Directions for this task: All entries must be extracted exactly, with nothing added or dropped.

[Extracted data entries]

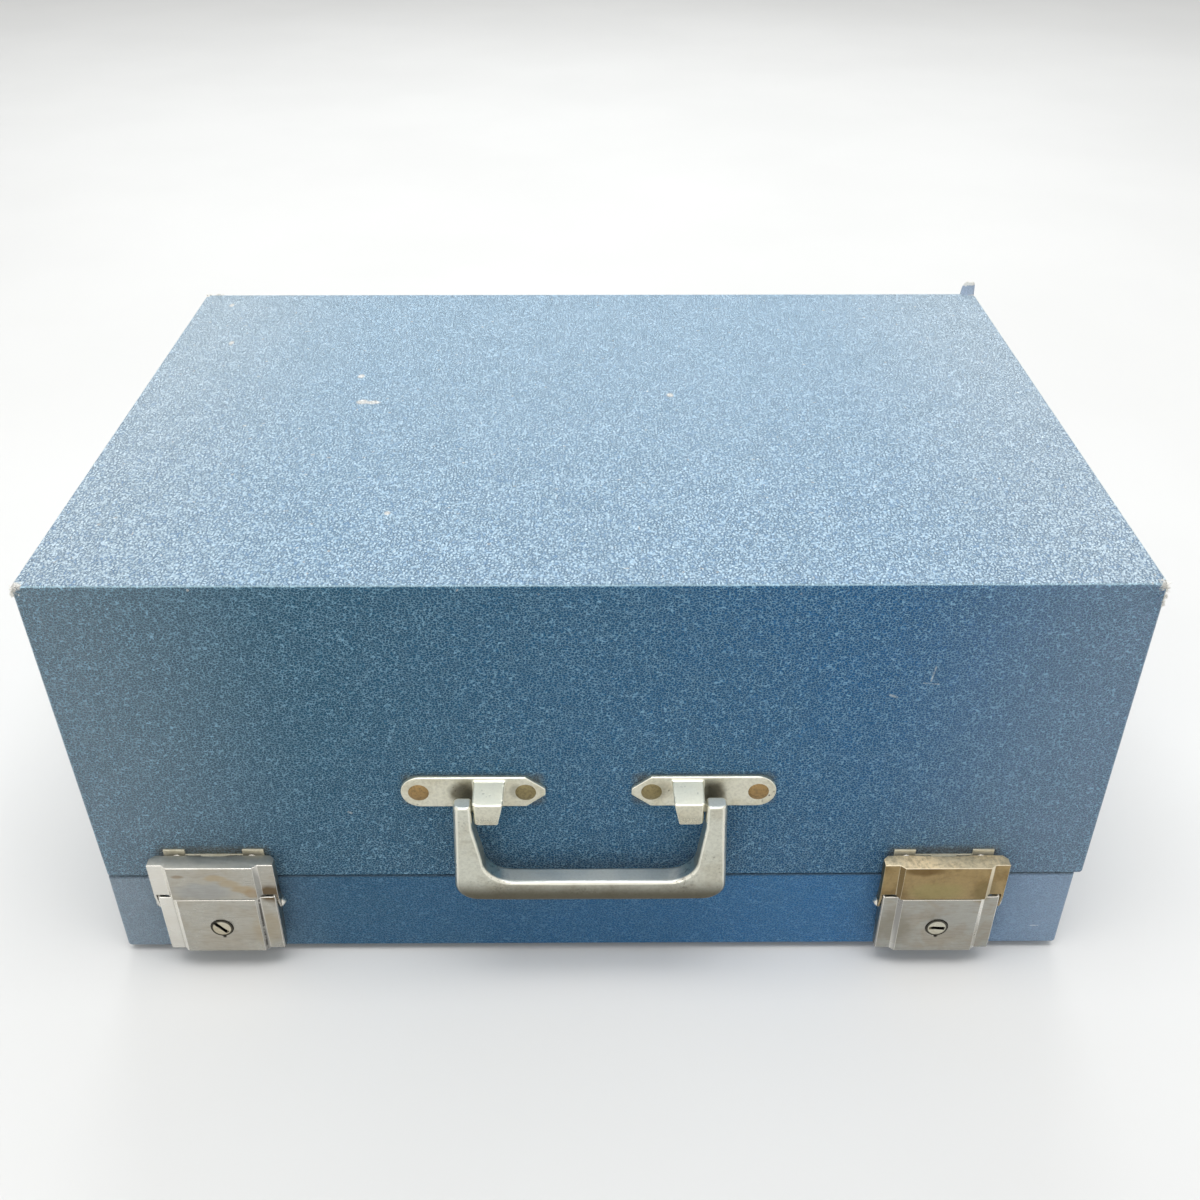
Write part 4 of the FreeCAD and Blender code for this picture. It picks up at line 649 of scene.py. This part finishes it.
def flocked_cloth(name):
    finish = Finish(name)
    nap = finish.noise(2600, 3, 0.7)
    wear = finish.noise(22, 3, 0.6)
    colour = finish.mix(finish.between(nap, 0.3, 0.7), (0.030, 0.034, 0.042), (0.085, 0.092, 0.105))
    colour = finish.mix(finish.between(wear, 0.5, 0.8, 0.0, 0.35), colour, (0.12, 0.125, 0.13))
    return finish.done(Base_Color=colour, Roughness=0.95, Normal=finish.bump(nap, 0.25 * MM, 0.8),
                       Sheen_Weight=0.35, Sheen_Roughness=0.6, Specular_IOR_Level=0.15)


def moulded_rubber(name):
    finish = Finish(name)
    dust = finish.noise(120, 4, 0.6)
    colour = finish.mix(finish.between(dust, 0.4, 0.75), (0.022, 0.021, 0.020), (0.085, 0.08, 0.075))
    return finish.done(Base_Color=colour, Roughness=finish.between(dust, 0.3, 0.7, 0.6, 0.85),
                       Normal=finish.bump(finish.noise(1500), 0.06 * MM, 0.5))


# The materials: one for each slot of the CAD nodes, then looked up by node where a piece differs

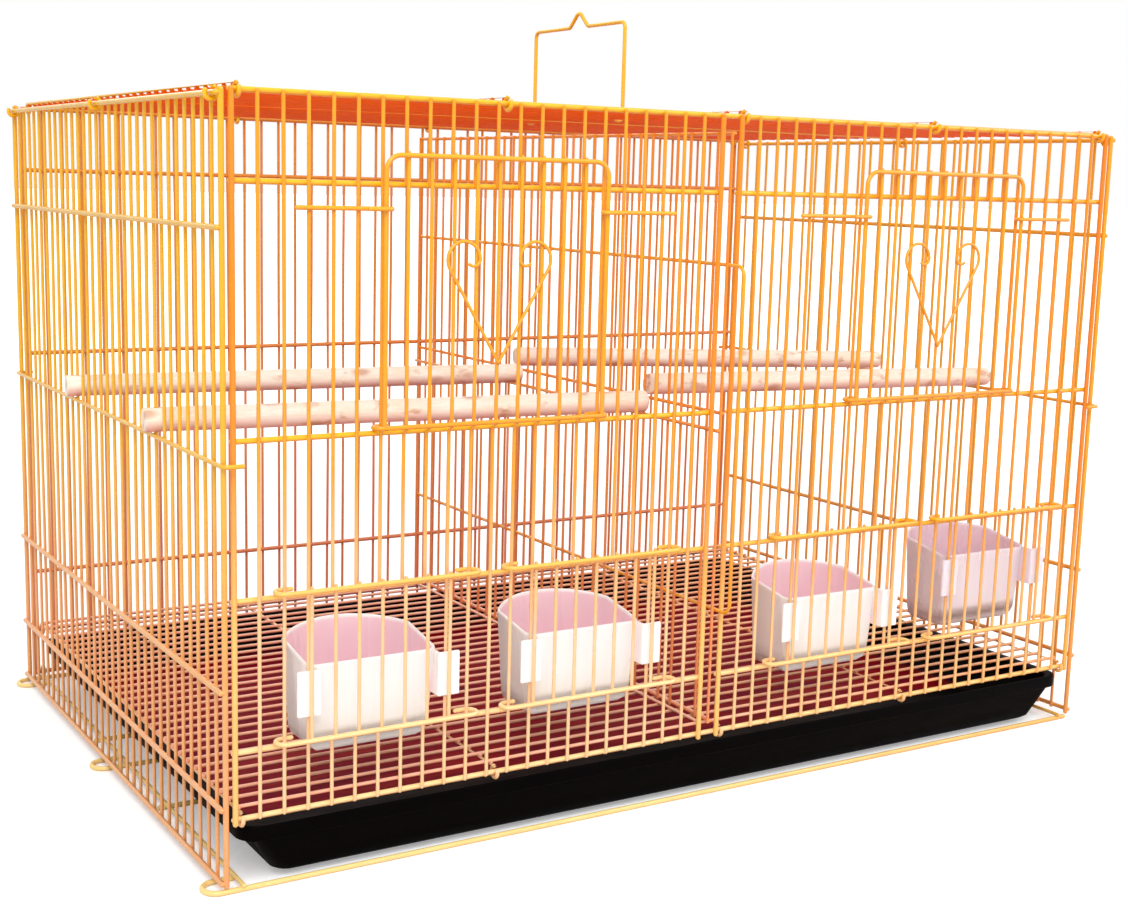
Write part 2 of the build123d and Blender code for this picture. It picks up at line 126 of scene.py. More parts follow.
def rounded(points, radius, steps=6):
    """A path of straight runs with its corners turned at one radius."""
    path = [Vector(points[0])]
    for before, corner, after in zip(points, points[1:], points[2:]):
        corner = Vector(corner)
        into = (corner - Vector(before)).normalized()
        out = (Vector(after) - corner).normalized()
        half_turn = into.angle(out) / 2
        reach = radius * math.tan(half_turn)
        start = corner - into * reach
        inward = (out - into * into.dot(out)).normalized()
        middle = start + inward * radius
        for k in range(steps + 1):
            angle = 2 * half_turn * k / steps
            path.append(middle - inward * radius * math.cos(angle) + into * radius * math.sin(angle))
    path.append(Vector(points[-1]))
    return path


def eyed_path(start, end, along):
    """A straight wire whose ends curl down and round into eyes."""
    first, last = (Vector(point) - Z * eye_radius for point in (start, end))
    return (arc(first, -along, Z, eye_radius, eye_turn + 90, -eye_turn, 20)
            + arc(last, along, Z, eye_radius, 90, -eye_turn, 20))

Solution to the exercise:
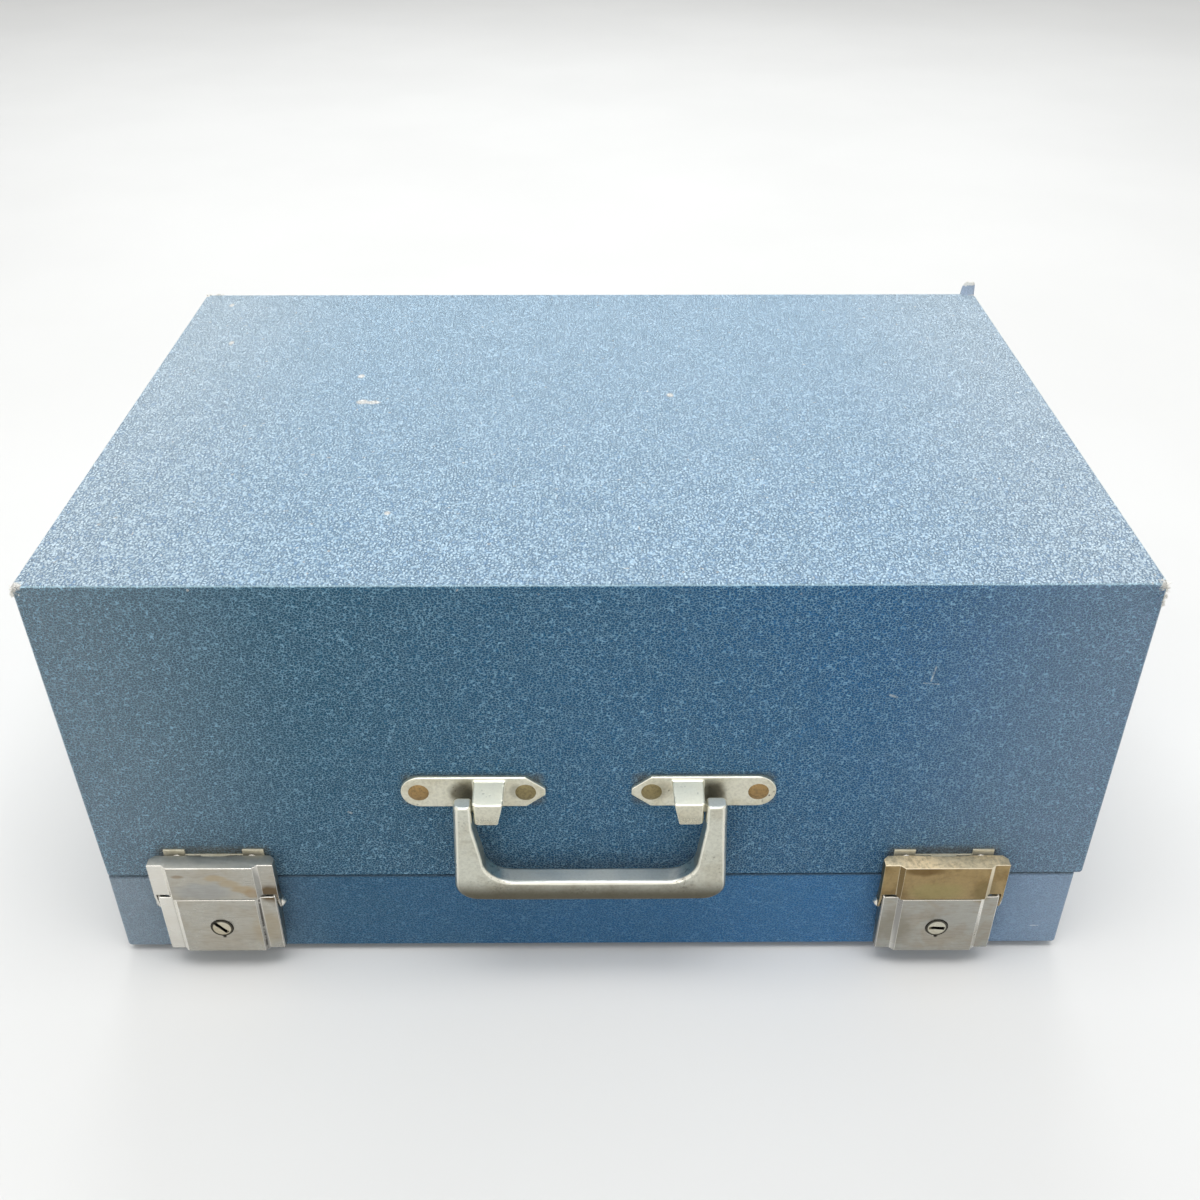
Write part 4 of the FreeCAD and Blender code for this picture. It picks up at line 649 of scene.py. This part finishes it.
def flocked_cloth(name):
    finish = Finish(name)
    nap = finish.noise(2600, 3, 0.7)
    wear = finish.noise(22, 3, 0.6)
    colour = finish.mix(finish.between(nap, 0.3, 0.7), (0.030, 0.034, 0.042), (0.085, 0.092, 0.105))
    colour = finish.mix(finish.between(wear, 0.5, 0.8, 0.0, 0.35), colour, (0.12, 0.125, 0.13))
    return finish.done(Base_Color=colour, Roughness=0.95, Normal=finish.bump(nap, 0.25 * MM, 0.8),
                       Sheen_Weight=0.35, Sheen_Roughness=0.6, Specular_IOR_Level=0.15)


def moulded_rubber(name):
    finish = Finish(name)
    dust = finish.noise(120, 4, 0.6)
    colour = finish.mix(finish.between(dust, 0.4, 0.75), (0.022, 0.021, 0.020), (0.085, 0.08, 0.075))
    return finish.done(Base_Color=colour, Roughness=finish.between(dust, 0.3, 0.7, 0.6, 0.85),
                       Normal=finish.bump(finish.noise(1500), 0.06 * MM, 0.5))


# The materials: one for each slot of the CAD nodes, then looked up by node where a piece differs

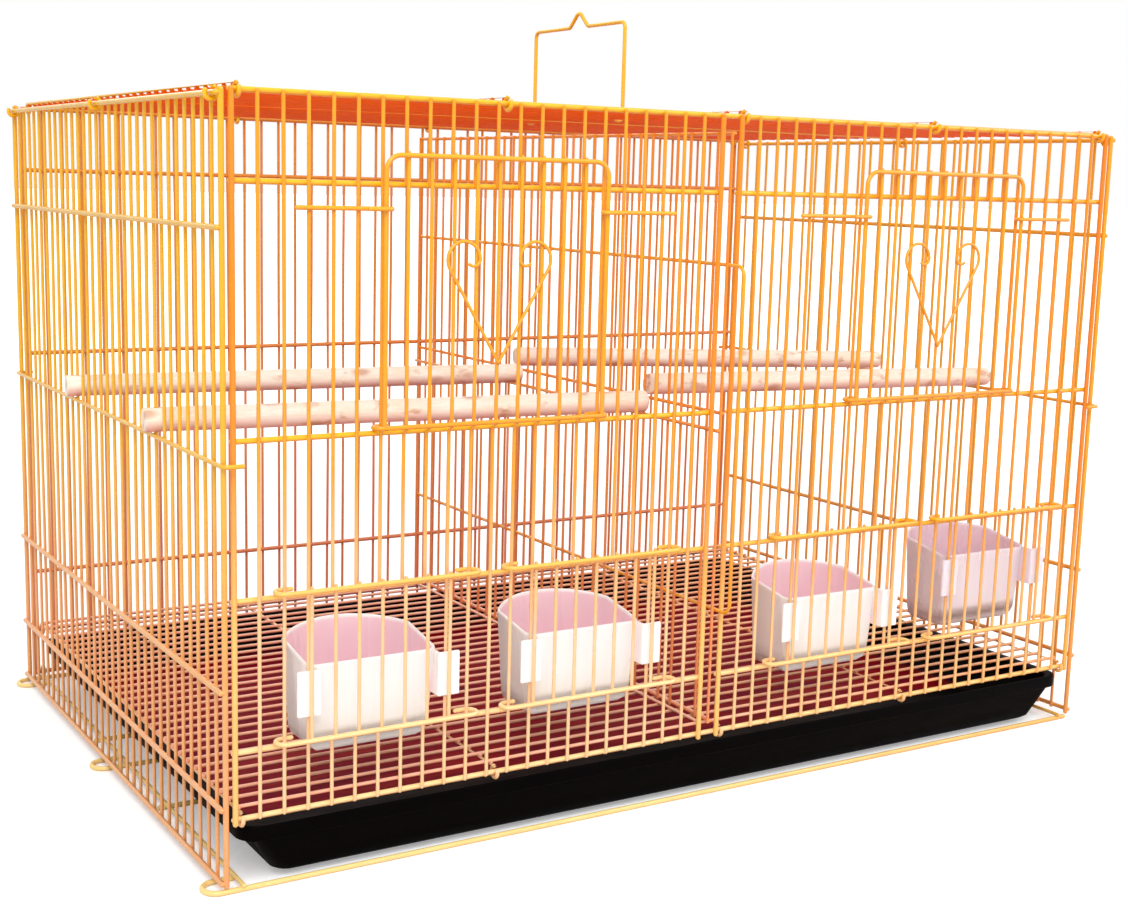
Write part 2 of the build123d and Blender code for this picture. It picks up at line 126 of scene.py. More parts follow.
def rounded(points, radius, steps=6):
    """A path of straight runs with its corners turned at one radius."""
    path = [Vector(points[0])]
    for before, corner, after in zip(points, points[1:], points[2:]):
        corner = Vector(corner)
        into = (corner - Vector(before)).normalized()
        out = (Vector(after) - corner).normalized()
        half_turn = into.angle(out) / 2
        reach = radius * math.tan(half_turn)
        start = corner - into * reach
        inward = (out - into * into.dot(out)).normalized()
        middle = start + inward * radius
        for k in range(steps + 1):
            angle = 2 * half_turn * k / steps
            path.append(middle - inward * radius * math.cos(angle) + into * radius * math.sin(angle))
    path.append(Vector(points[-1]))
    return path


def eyed_path(start, end, along):
    """A straight wire whose ends curl down and round into eyes."""
    first, last = (Vector(point) - Z * eye_radius for point in (start, end))
    return (arc(first, -along, Z, eye_radius, eye_turn + 90, -eye_turn, 20)
            + arc(last, along, Z, eye_radius, 90, -eye_turn, 20))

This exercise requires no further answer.